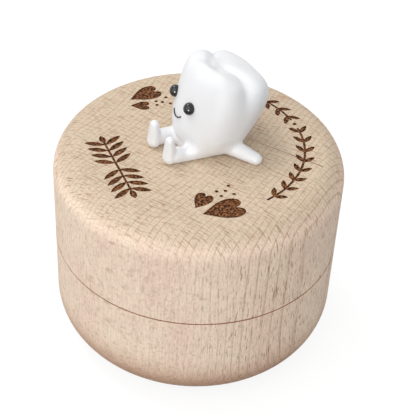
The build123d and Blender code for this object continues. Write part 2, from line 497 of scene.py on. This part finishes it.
    def strengths(
        self, tree: bpy.types.NodeTree, end_grain: bpy.types.NodeSocket, flank: bpy.types.NodeSocket
    ) -> tuple[bpy.types.NodeSocket, ...]:
        """How strongly the marks show on the sides and on end grain.

        Args:
            tree: The material's node tree.
            end_grain: The share of end grain.
            flank: The strength of the rays, which fade where they are cut along.

        Returns:
            The strengths of the rings, the rays and the fine rays.
        """
        side_rings = add_node(
            tree, "ShaderNodeMath", {0: flank, 1: self.ring_shares[0]}, operation="MULTIPLY"
        ).outputs[0]
        pairs = ((side_rings, self.ring_shares[1]), self.ray_shares, self.fine_ray_shares)
        rings, rays, fine_rays = (
            add_node(
                tree, "ShaderNodeMapRange", {"Value": end_grain, "To Min": side, "To Max": end}
            ).outputs["Result"]
            for side, end in pairs
        )
        rays = add_node(tree, "ShaderNodeMath", {0: flank, 1: rays}, operation="MULTIPLY")
        return rings, rays.outputs[0], fine_rays

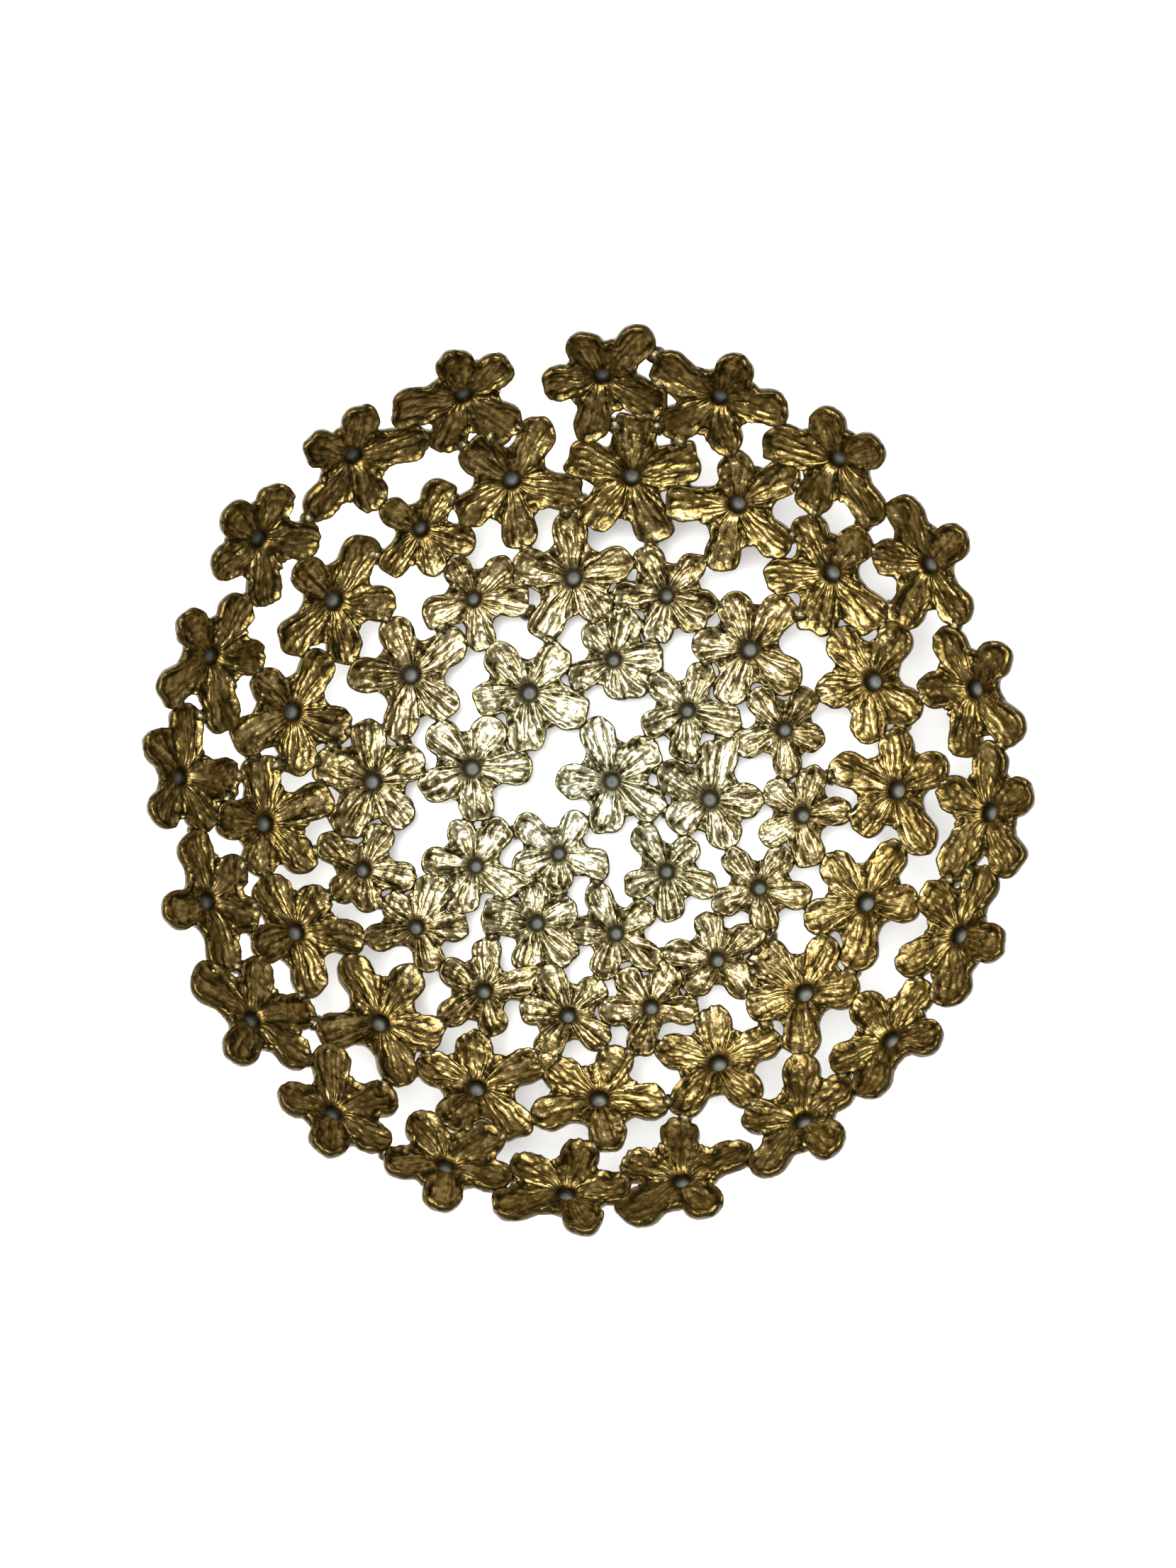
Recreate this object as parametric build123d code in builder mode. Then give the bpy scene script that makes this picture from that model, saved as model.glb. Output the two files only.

[WRITTEN INSTRUCTION]
Repeat only the lines above, from the first line of the entries through the line that contains "flank: The strength", including both ends.

[OUTPUT]
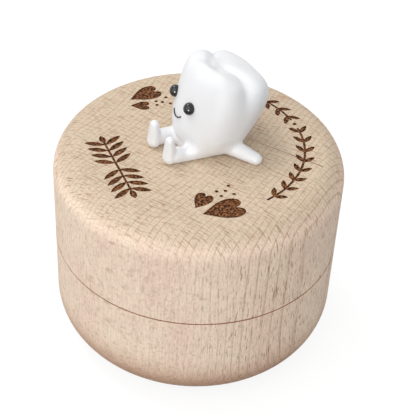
The build123d and Blender code for this object continues. Write part 2, from line 497 of scene.py on. This part finishes it.
    def strengths(
        self, tree: bpy.types.NodeTree, end_grain: bpy.types.NodeSocket, flank: bpy.types.NodeSocket
    ) -> tuple[bpy.types.NodeSocket, ...]:
        """How strongly the marks show on the sides and on end grain.

        Args:
            tree: The material's node tree.
            end_grain: The share of end grain.
            flank: The strength of the rays, which fade where they are cut along.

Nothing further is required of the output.